Source data

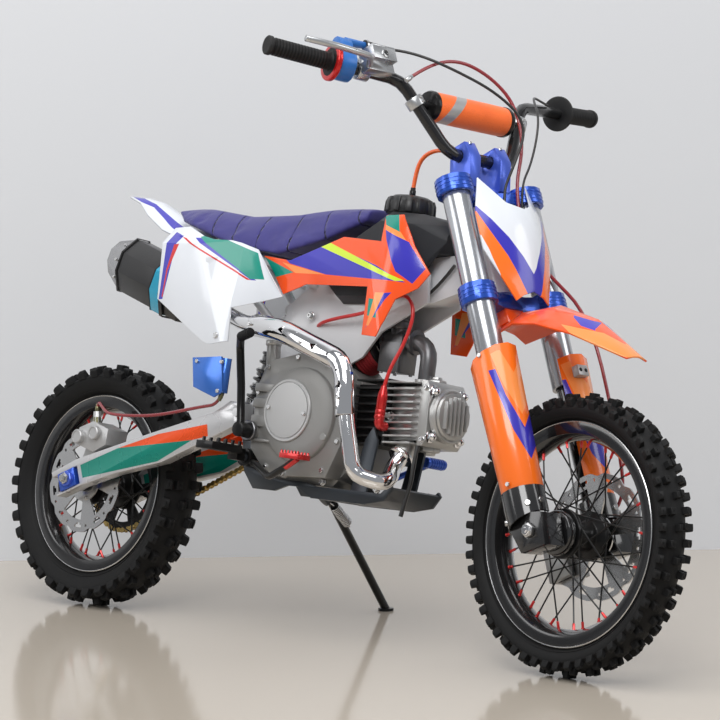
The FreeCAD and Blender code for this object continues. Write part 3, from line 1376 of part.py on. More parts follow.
FRONT_HOSE = [(44, -164, 842), (62, -120, 872), (74, -50, 890), (86, 10, 862), (94, 50, 810), (92, 52, 730),
              (60, 36, 650), (56, 42, 545), (58, 72, 500), (84, 134, 410), (80, 136, 190), (64, 138, 64),
              (-4, 118, 50), (-22, 76, 48), (-22, 76, 22.4)]
THROTTLE_CABLE = [(12, -210.8, 917.5), (18, -178, 916), (52, -136, 897), (84, -90, 862), (112, -10, 812), (118, 44, 756),
                  (84, 24, 690), (50, 8, 640), (46, 8, 560)]
KILL_WIRE = [(14.7, 236, 877.5), (34, 190, 872), (70, 130, 850), (112, 88, 780), (84, 74, 704), (56, 56, 660),
             (50, 54, 600)]


def front_brake_hose():
    return cord(FRONT_HOSE, 3.2)


def bar_cables():
    """Throttle cable from its horn and the kill switch's wire, both to behind the plate."""
    return Part.makeCompound([cord(THROTTLE_CABLE, 2.6), cord(KILL_WIRE, 2.2)])


# Assembly
def moved(shape, centre):
    shape = shape.copy()
    shape.translate(centre)
    return shape


def parked(front, rear):
    """The placement that leans the bike on its stand with both tyres on the floor."""
    lean = FreeCAD.Placement(ORIGIN, FreeCAD.Rotation(X_AXIS, -LEAN))
    lows = []
    for shape in (rear, front):
        lows.append(min((lean.multVec(v.Point) for v in shape.Vertexes), key=lambda q: q.z))
    pitch = math.degrees(math.atan2(lows[1].z - lows[0].z, lows[1].x - lows[0].x))
    level = FreeCAD.Placement(ORIGIN, FreeCAD.Rotation(Y_AXIS, pitch)).multiply(lean)
    floor = min(level.multVec(v.Point).z for shape in (rear, front) for v in shape.Vertexes)
    return FreeCAD.Placement(V(0, 0, -floor), FreeCAD.Rotation()).multiply(level)


REAR_TYRE = tyre("rear")
FRONT_TYRE = tyre("front")
PARK = parked(steered(moved(FRONT_TYRE, FRONT_AXLE)), moved(REAR_TYRE, REAR_AXLE))


def to_bike(point):
    return PARK.inverse().multVec(point)


def chassis():
    return {
        "frame": frame(),
        "cradle": fuse([cradle(), stand_bracket(to_bike)]),
        "swingarm": swingarm(),
        "rear_axle": rear_axle(),
        "shock": shock(),
        "crankcase": crankcase(),
        "cylinder": cylinder(),
        "cylinder_head": head(),
        "carburettor": carburettor(),
        "air_filter": air_filter(),
        "exhaust_pipe": exhaust_pipe(),
        "heat_shield": heat_shield(),
        "muffler": muffler(),
        "seat": seat(),
        "fuel_tank": fuel_tank(),
        "tank_cap": tank_cap(),
        "shrouds": both_sides(moulded_panel(SHROUD_OUTLINE, SHROUD_WALL)),
        "side_panels": both_sides(side_panel()),
        "rear_fender": rear_fender(),
        "footpegs": both_sides(footpeg()),
        "kick_starter": kick_starter(),
        "brake_pedal": brake_pedal(),
        "rear_master_cylinder": rear_master_cylinder(),
        "rear_caliper": rear_caliper(),
        "rear_brake_hose": rear_brake_hose(),
        "chain": chain(),
        "shift_lever": shift_lever(),
        "plug_lead": plug_lead(),
        "engine_hoses": engine_hoses(),
        "vent_hose": vent_hose(),
    }


def steering():
    return {
        "upper_clamp": upper_clamp(),
        "lower_clamp": lower_clamp(),
        "fork_tubes": both_sides(fork_tube()),
        "fork_sliders": both_sides(fork_slider()),
        "fork_guards": both_sides(fork_guard()),
        "front_axle": front_axle(),
        "handlebar": handlebar(),
        "bar_pad": bar_pad(),
        "grips": Part.makeCompound([grip(1), grip(-1)]),
        "throttle_housing": throttle_housing(),
        "brake_lever": brake_lever(),
        "number_plate": number_plate(),
        "mudguard": mudguard(),
        "front_caliper": front_caliper(),
        "front_brake_hose": front_brake_hose(),
        "bar_cables": bar_cables(),
    }


def rear_wheel():
    return {
        "rear_tyre": REAR_TYRE,
        "rear_wire_wheel": wire_wheel("rear", REAR_FLANGE_Y, REAR_DISC_Y - 5.0, CHAIN_Y + 4.0),
        "rear_disc": wave_disc(REAR_DISC_R, REAR_DISC_Y),
        "rear_sprocket": sprocket(REAR_TEETH, CHAIN_Y, HUB_END_R + JOINT_GAP),
    }


def front_wheel():
    return {
        "front_tyre": FRONT_TYRE,
        "front_wire_wheel": wire_wheel("front", FRONT_FLANGE_Y, -58.0, FRONT_DISC_Y + 5.0),
        "front_disc": wave_disc(FRONT_DISC_R, FRONT_DISC_Y),
    }


def placed_bodies():
    """Every node in bike axes with the steering turned, by the body that carries it."""
    return {
        "chassis": chassis(),
        "stand": {"side_stand": side_stand(to_bike), "stand_spring": stand_spring(to_bike)},
        "steering": {n: steered(from_fork(s)) for n, s in steering().items()},
        "rear_wheel": {n: moved(s, REAR_AXLE) for n, s in rear_wheel().items()},
        "front_wheel": {n: steered(moved(s, FRONT_AXLE)) for n, s in front_wheel().items()},
    }


def centred(world):
    """The move that puts the origin under the middle of the box, on the floor."""
    points = [p for s in world.values() for p in s.tessellate(0.5)[0]]
    mid_x = (min(p.x for p in points) + max(p.x for p in points)) / 2
    mid_y = (min(p.y for p in points) + max(p.y for p in points)) / 2
    return V(-mid_x, -mid_y, -min(p.z for p in points))


BODIES = placed_bodies()
WORLD = {n: s.transformed(PARK.toMatrix(), True) for body in BODIES.values() for n, s in body.items()}
SHIFT = centred(WORLD)


def main():
    os.makedirs("parts", exist_ok=True)
    print("shift", SHIFT.x, SHIFT.y, SHIFT.z)
    move = FreeCAD.Matrix()
    move.move(SHIFT)
    for name, shape in WORLD.items():
        final = shape.transformed(move, True)
        final.exportStep("parts/%s.step" % name)
        print("%-22s solids %3d  volume %9.0f  valid %s" % (
            name, len(final.Solids), final.Volume, final.isValid()))
    print("nodes", len(WORLD))


main()
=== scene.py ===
# %% [markdown]
# # A kids' dirt bike, dressed for the studio
# The bike comes from CAD as plain, exact solids. This file gives each of them the look of the real thing:
# moulded plastic, chrome, cast and machined metal, rubber and a padded seat. We begin by loading the solids,
# which stay where they are.

# %% Load the solids
import json
import math
import bpy
from mathutils import Matrix, Vector


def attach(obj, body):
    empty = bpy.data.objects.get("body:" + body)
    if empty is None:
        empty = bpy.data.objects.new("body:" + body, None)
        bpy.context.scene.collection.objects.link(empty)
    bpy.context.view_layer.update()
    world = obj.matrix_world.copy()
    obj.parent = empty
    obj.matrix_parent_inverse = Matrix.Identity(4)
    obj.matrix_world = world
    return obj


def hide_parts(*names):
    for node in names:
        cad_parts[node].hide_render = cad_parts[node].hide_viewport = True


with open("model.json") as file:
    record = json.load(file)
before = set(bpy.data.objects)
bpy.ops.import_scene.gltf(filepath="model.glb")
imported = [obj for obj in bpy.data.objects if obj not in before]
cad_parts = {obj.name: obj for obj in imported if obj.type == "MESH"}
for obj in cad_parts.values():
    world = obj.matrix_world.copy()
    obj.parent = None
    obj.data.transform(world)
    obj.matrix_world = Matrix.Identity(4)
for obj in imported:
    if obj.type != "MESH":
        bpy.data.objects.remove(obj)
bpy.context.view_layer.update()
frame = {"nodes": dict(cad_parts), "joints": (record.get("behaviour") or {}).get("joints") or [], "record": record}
nodes = frame["nodes"]

# %% [markdown]
# A parked bike leans and its bar is turned, so nothing on it is level. We don't model in tilted numbers:
# the joints say where the wheels and the steering are, and from them come two sets of axes. One belongs to
# the frame (X ahead, Y left, Z up), the other to the fork (F ahead, Y left, S up the legs), in millimetres.

# %% The bike's own axes
RAKE = math.radians(25.0)
AXLE_AHEAD, AXLE_UP = 55.4, 235.0
joints = {j["name"]: j for j in frame["joints"]}
rear_hub = Vector(joints["rear_wheel_spin"]["pos_m"])
front_hub = Vector(joints["front_wheel_spin"]["pos_m"])
left = Vector(joints["rear_wheel_spin"]["axis"]).normalized()
fork_left = Vector(joints["front_wheel_spin"]["axis"]).normalized()
up_fork = Vector(joints["steering"]["axis"]).normalized()
square = left.cross(up_fork).normalized()
ahead = (square * math.cos(RAKE) - up_fork * math.sin(RAKE)).normalized()
upward = ahead.cross(left)
fork_ahead = fork_left.cross(up_fork).normalized()


def axes_matrix(x, y, z, origin):
    turn = Matrix((x, y, z)).transposed().to_4x4()
    return Matrix.Translation(origin) @ turn @ Matrix.Scale(0.001, 4)


BIKE = axes_matrix(ahead, left, upward, rear_hub - upward * (AXLE_UP * 0.001))
FORK = axes_matrix(fork_ahead, fork_left, up_fork, front_hub - fork_ahead * AXLE_AHEAD * 0.001)
REAR_WHEEL = axes_matrix(ahead, left, upward, rear_hub)
FRONT_WHEEL = axes_matrix(fork_ahead, fork_left, up_fork, front_hub)
into_bike, into_fork = BIKE.inverted(), FORK.inverted()
print("lean", round(math.degrees(math.asin(-left.z)), 2), "deg")

# %% [markdown]
# ## Camera, floor and light
# The picture is taken with a long lens from the right, a little above the tank. A long lens keeps the two
# wheels nearly the same size. The studio is a pale floor that meets a pale wall, under large soft lamps.

# %% Camera
LENS = 162.14
CAMERA_AT = Vector((4.0168, -4.4146, 0.9511))
YAW, PITCH, ROLL = (math.radians(a) for a in (132.744, -4.348, 0.199))


def new_object(name, data):
    piece = bpy.data.objects.new(name, data)
    bpy.context.scene.collection.objects.link(piece)
    return piece


def looking(place, look):
    """Stand at a place and look along a line, as cameras and lamps do."""
    return Matrix.Translation(place) @ look.to_track_quat("-Z", "Y").to_matrix().to_4x4()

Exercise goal
Exact duplication is required for the lines above, from the line that contains "BODIES = placed_bodies()" to the line that contains "if empty is", inclusive; omit all others.

Solved problem
BODIES = placed_bodies()
WORLD = {n: s.transformed(PARK.toMatrix(), True) for body in BODIES.values() for n, s in body.items()}
SHIFT = centred(WORLD)


def main():
    os.makedirs("parts", exist_ok=True)
    print("shift", SHIFT.x, SHIFT.y, SHIFT.z)
    move = FreeCAD.Matrix()
    move.move(SHIFT)
    for name, shape in WORLD.items():
        final = shape.transformed(move, True)
        final.exportStep("parts/%s.step" % name)
        print("%-22s solids %3d  volume %9.0f  valid %s" % (
            name, len(final.Solids), final.Volume, final.isValid()))
    print("nodes", len(WORLD))


main()
=== scene.py ===
# %% [markdown]
# # A kids' dirt bike, dressed for the studio
# The bike comes from CAD as plain, exact solids. This file gives each of them the look of the real thing:
# moulded plastic, chrome, cast and machined metal, rubber and a padded seat. We begin by loading the solids,
# which stay where they are.

# %% Load the solids
import json
import math
import bpy
from mathutils import Matrix, Vector


def attach(obj, body):
    empty = bpy.data.objects.get("body:" + body)
    if empty is None:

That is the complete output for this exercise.